No findings of significance were identified.

1R23 Temporary Plant Modifications

a. Inspection Scope

The inspectors reviewed the UFSAR, plant drawings, procedure requirements, and TSs to ensure that the two below listed temporary modifications were properly implemented.

The inspectors:

(1) verified that the modifications did not have an effect on system operability/availability;
(2) verified that the installation was consistent with modification documents;
(3) ensured that the post-installation test results were satisfactory and that the impact of the temporary modifications on permanently installed SSCs were supported by the test;
(4) verified that the modifications were identified on control room drawings and that appropriate identification tags were placed on the affected drawings;
(5) verified that appropriate safety evaluations were completed; and
(6) reviewed and verified compensatory actions as applicable. The inspectors verified that CPSES identified and implemented any needed corrective actions associated with temporary modifications.
  • SMF-2006-003904 and associated EVAL-2006-003904-01 which describes the removal of insulation associated with the Pressurizer Safety Valve 2-8010C to stop minor seat leakage by maintaining a loop seal, reviewed on September 4-6, 2007
  • Minor Change Authorization, MCA-2007-2268-01-00 which provides alternate means to sample the reactor coolant system (while penetration MIV-0001 is isolated for a leaking containment isolation valve) by providing a cross tie from the chemical volume and control system sample line to the pressurizer steam space sample line and isolation capability in the sample grab hood assembly, reviewed on September 20, 2007 The inspectors completed two samples.

b. Findings

No findings of significance were identified.

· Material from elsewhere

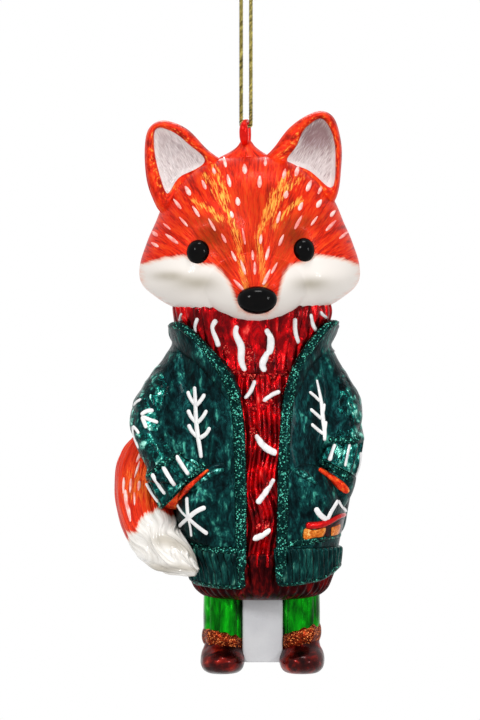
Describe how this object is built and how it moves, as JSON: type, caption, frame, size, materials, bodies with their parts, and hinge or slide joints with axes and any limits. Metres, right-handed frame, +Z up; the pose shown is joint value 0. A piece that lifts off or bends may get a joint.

Cornerstone: Emergency Preparedness

1EP1 Exercise Evaluation

a. Inspection Scope

The inspectors reviewed the objectives and scenario for the 2007 biennial emergency plan exercise to determine if the exercise would acceptably test major elements of the emergency plan. The scenario simulated a plant fire, a reactor coolant leak that degraded into a rupture and loss of reactor coolant into containment, a failure of control rods to insert on the scram, then a failure of the containment equipment hatch seal, resulting in a radiological release to the environment. The scenario was designed to demonstrate the licensee's capabilities to implement the emergency plan.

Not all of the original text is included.